JSON records of objects:

· · ·

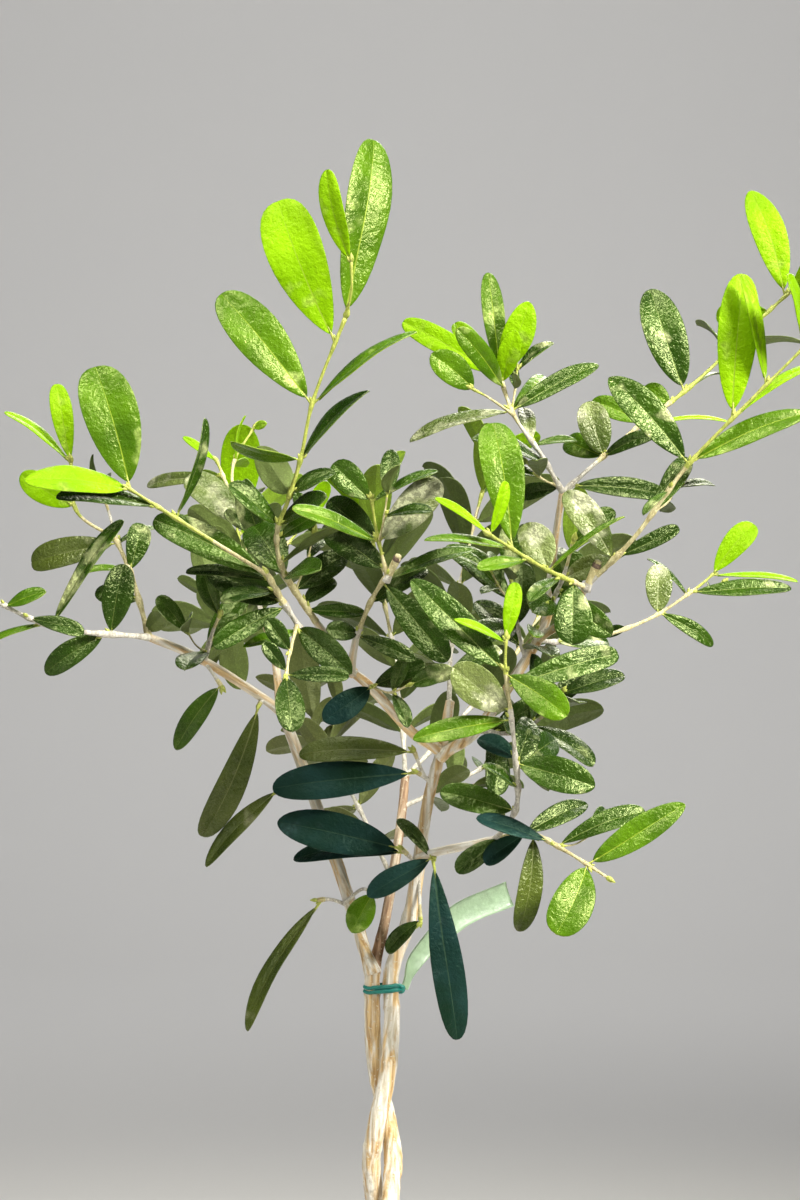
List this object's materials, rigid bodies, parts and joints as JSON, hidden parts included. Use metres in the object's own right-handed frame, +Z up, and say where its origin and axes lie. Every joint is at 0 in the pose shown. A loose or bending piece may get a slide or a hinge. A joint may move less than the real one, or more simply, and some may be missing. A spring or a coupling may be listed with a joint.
{
  "type": "potted olive tree",
  "caption": "Young olive standard in a plain clay pot: twined stems bound by a tie, spreading boughs and an open crown of narrow leaves.",
  "frame": {"origin": "centre of the pot's flat underside, on the ground", "axes": "+Z up along the trunk, -Y towards the front of the crown, +X to the right as seen from the front"},
  "size_m": [0.3308, 0.2193, 0.6056],
  "materials": {
    "clay": "matte, unglazed",
    "compost": "matte, crumbly",
    "tie": "satin",
    "bark": "matte",
    "foliage": "leathery, softly glossy",
    "young_foliage": "soft, satin"
  },
  "bodies": {
    "root": {"pot": "clay", "soil": "compost", "tie": "tie", "trunk_left": "bark", "trunk_right": "bark", "bough_left": "bark", "bough_back": "bark", "bough_centre": "bark", "bough_right": "bark", "bough_right_low": "bark", "bough_left_arm": "bark", "bough_left_back": "bark", "bough_centre_front": "bark", "bough_centre_grey": "bark", "bough_centre_upright": "bark", "bough_right_front": "bark", "bough_right_top": "bark", "foliage_north": "young_foliage", "foliage_left_high": "young_foliage", "foliage_left_front": "foliage", "foliage_left_upright": "young_foliage", "foliage_left_arm": "foliage", "foliage_centre": "foliage", "foliage_centre_low": "foliage", "foliage_left_mid": "foliage", "foliage_left_hanging": "foliage", "foliage_left_lower": "foliage", "foliage_stem_left": "foliage", "foliage_stem_upper": "foliage", "foliage_stem_front": "foliage", "foliage_stem_low": "foliage", "foliage_right_low": "foliage", "foliage_right_riser": "foliage", "foliage_right_front": "young_foliage", "foliage_right_inner": "foliage", "foliage_right_top": "young_foliage", "foliage_right_long": "young_foliage", "foliage_right_centre": "foliage", "foliage_right_heart": "foliage", "foliage_right_under": "foliage", "foliage_right_far": "young_foliage", "foliage_back_centre": "foliage", "foliage_back_right": "foliage", "foliage_back_low": "foliage", "foliage_back_left": "young_foliage", "foliage_back_left_out": "foliage", "foliage_back_high": "foliage", "foliage_back_side": "foliage"}
  },
  "joints": []
}
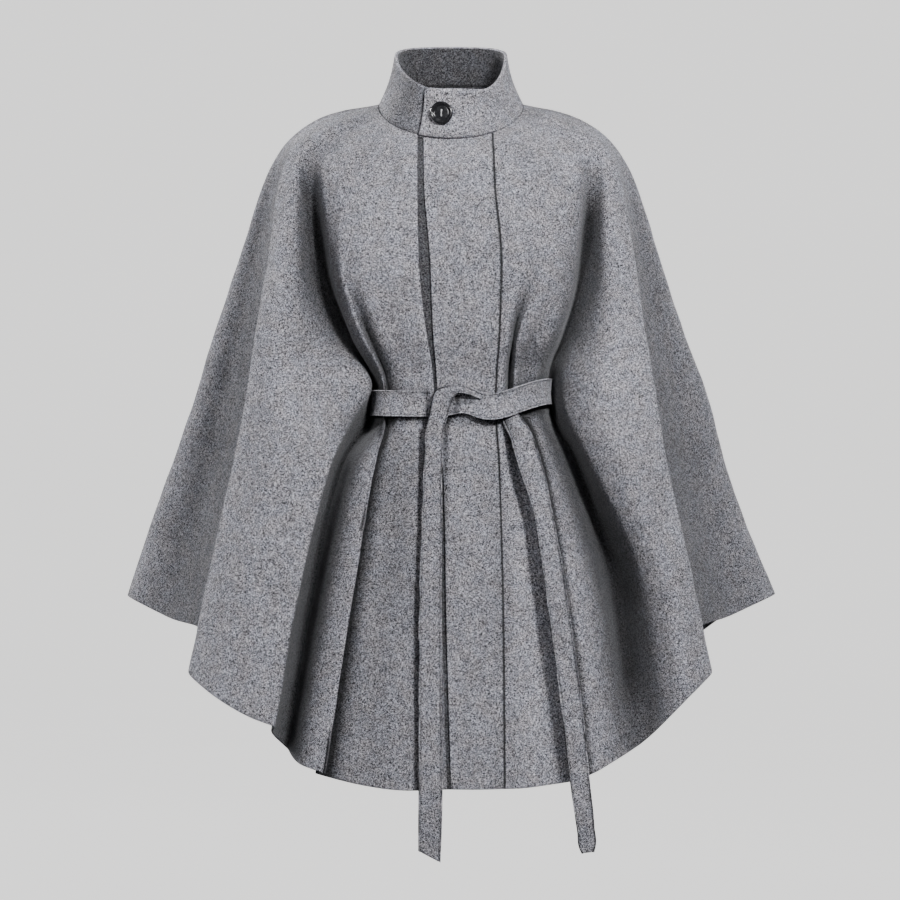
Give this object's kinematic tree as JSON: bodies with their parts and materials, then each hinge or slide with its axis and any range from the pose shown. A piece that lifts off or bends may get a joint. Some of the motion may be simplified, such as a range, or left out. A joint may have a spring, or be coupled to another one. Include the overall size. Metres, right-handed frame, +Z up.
{
  "type": "cape coat",
  "caption": "Belted wool cape coat with a stand collar, a placket front and draped cape sides, kept in its worn, hollow form.",
  "frame": {"origin": "middle of the neck at the level where the shoulders meet the collar, where the garment is held up", "axes": "+Z up along the worn coat, the front faces -Y, the wearer's left is +X"},
  "size_m": [0.8268, 0.3729, 1.0049],
  "materials": {
    "wool": "felted melton with a short soft nap",
    "button": "polished black"
  },
  "bodies": {
    "root": {"placket": "wool", "left_front": "wool", "back": "wool", "right_front": "wool", "under_placket": "wool", "collar": "wool", "belt": "wool", "belt_tail_right": "wool", "belt_tail_left": "wool", "belt_knot_strip": "wool", "button": "button"}
  },
  "joints": []
}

· · ·

Given instruction
Extract the data in full. Keep it word for word.

Response
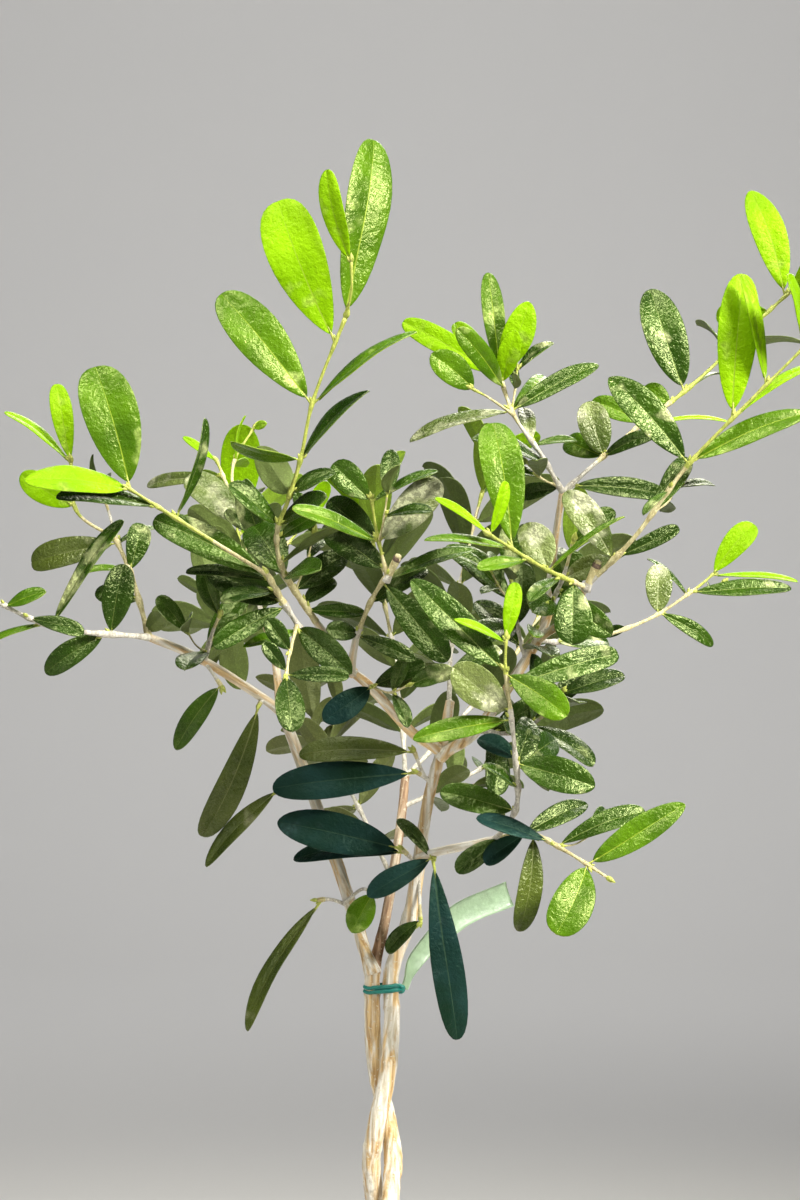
List this object's materials, rigid bodies, parts and joints as JSON, hidden parts included. Use metres in the object's own right-handed frame, +Z up, and say where its origin and axes lie. Every joint is at 0 in the pose shown. A loose or bending piece may get a slide or a hinge. A joint may move less than the real one, or more simply, and some may be missing. A spring or a coupling may be listed with a joint.
{
  "type": "potted olive tree",
  "caption": "Young olive standard in a plain clay pot: twined stems bound by a tie, spreading boughs and an open crown of narrow leaves.",
  "frame": {"origin": "centre of the pot's flat underside, on the ground", "axes": "+Z up along the trunk, -Y towards the front of the crown, +X to the right as seen from the front"},
  "size_m": [0.3308, 0.2193, 0.6056],
  "materials": {
    "clay": "matte, unglazed",
    "compost": "matte, crumbly",
    "tie": "satin",
    "bark": "matte",
    "foliage": "leathery, softly glossy",
    "young_foliage": "soft, satin"
  },
  "bodies": {
    "root": {"pot": "clay", "soil": "compost", "tie": "tie", "trunk_left": "bark", "trunk_right": "bark", "bough_left": "bark", "bough_back": "bark", "bough_centre": "bark", "bough_right": "bark", "bough_right_low": "bark", "bough_left_arm": "bark", "bough_left_back": "bark", "bough_centre_front": "bark", "bough_centre_grey": "bark", "bough_centre_upright": "bark", "bough_right_front": "bark", "bough_right_top": "bark", "foliage_north": "young_foliage", "foliage_left_high": "young_foliage", "foliage_left_front": "foliage", "foliage_left_upright": "young_foliage", "foliage_left_arm": "foliage", "foliage_centre": "foliage", "foliage_centre_low": "foliage", "foliage_left_mid": "foliage", "foliage_left_hanging": "foliage", "foliage_left_lower": "foliage", "foliage_stem_left": "foliage", "foliage_stem_upper": "foliage", "foliage_stem_front": "foliage", "foliage_stem_low": "foliage", "foliage_right_low": "foliage", "foliage_right_riser": "foliage", "foliage_right_front": "young_foliage", "foliage_right_inner": "foliage", "foliage_right_top": "young_foliage", "foliage_right_long": "young_foliage", "foliage_right_centre": "foliage", "foliage_right_heart": "foliage", "foliage_right_under": "foliage", "foliage_right_far": "young_foliage", "foliage_back_centre": "foliage", "foliage_back_right": "foliage", "foliage_back_low": "foliage", "foliage_back_left": "young_foliage", "foliage_back_left_out": "foliage", "foliage_back_high": "foliage", "foliage_back_side": "foliage"}
  },
  "joints": []
}
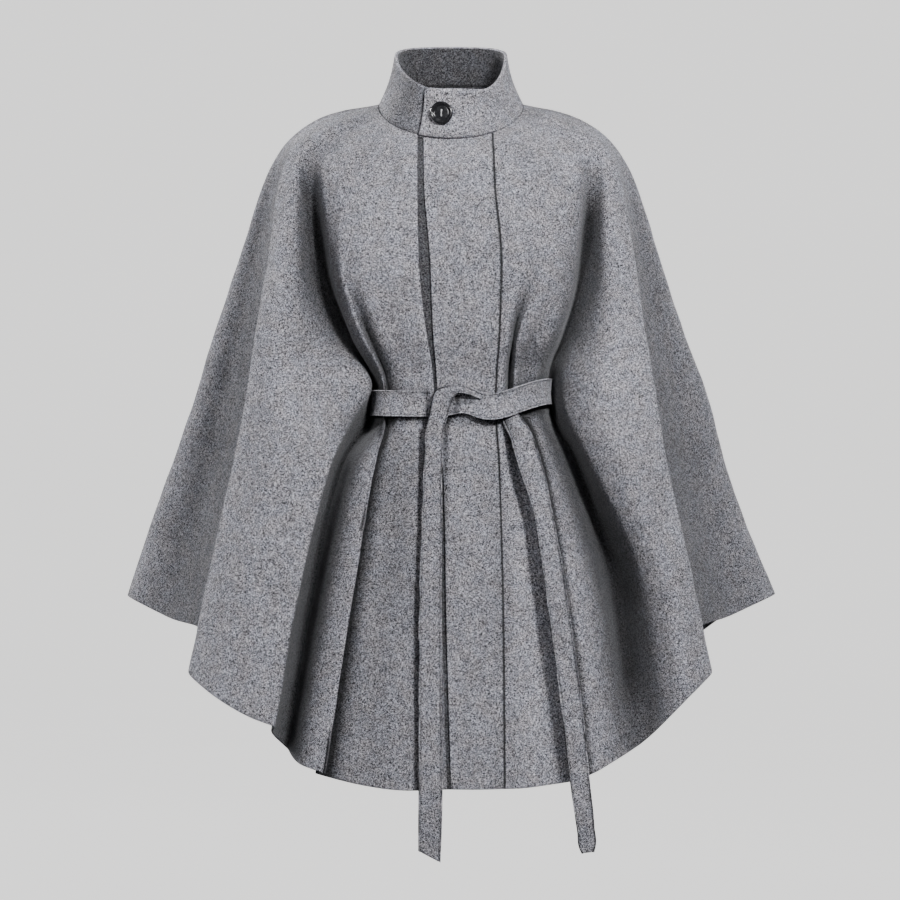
Give this object's kinematic tree as JSON: bodies with their parts and materials, then each hinge or slide with its axis and any range from the pose shown. A piece that lifts off or bends may get a joint. Some of the motion may be simplified, such as a range, or left out. A joint may have a spring, or be coupled to another one. Include the overall size. Metres, right-handed frame, +Z up.
{
  "type": "cape coat",
  "caption": "Belted wool cape coat with a stand collar, a placket front and draped cape sides, kept in its worn, hollow form.",
  "frame": {"origin": "middle of the neck at the level where the shoulders meet the collar, where the garment is held up", "axes": "+Z up along the worn coat, the front faces -Y, the wearer's left is +X"},
  "size_m": [0.8268, 0.3729, 1.0049],
  "materials": {
    "wool": "felted melton with a short soft nap",
    "button": "polished black"
  },
  "bodies": {
    "root": {"placket": "wool", "left_front": "wool", "back": "wool", "right_front": "wool", "under_placket": "wool", "collar": "wool", "belt": "wool", "belt_tail_right": "wool", "belt_tail_left": "wool", "belt_knot_strip": "wool", "button": "button"}
  },
  "joints": []
}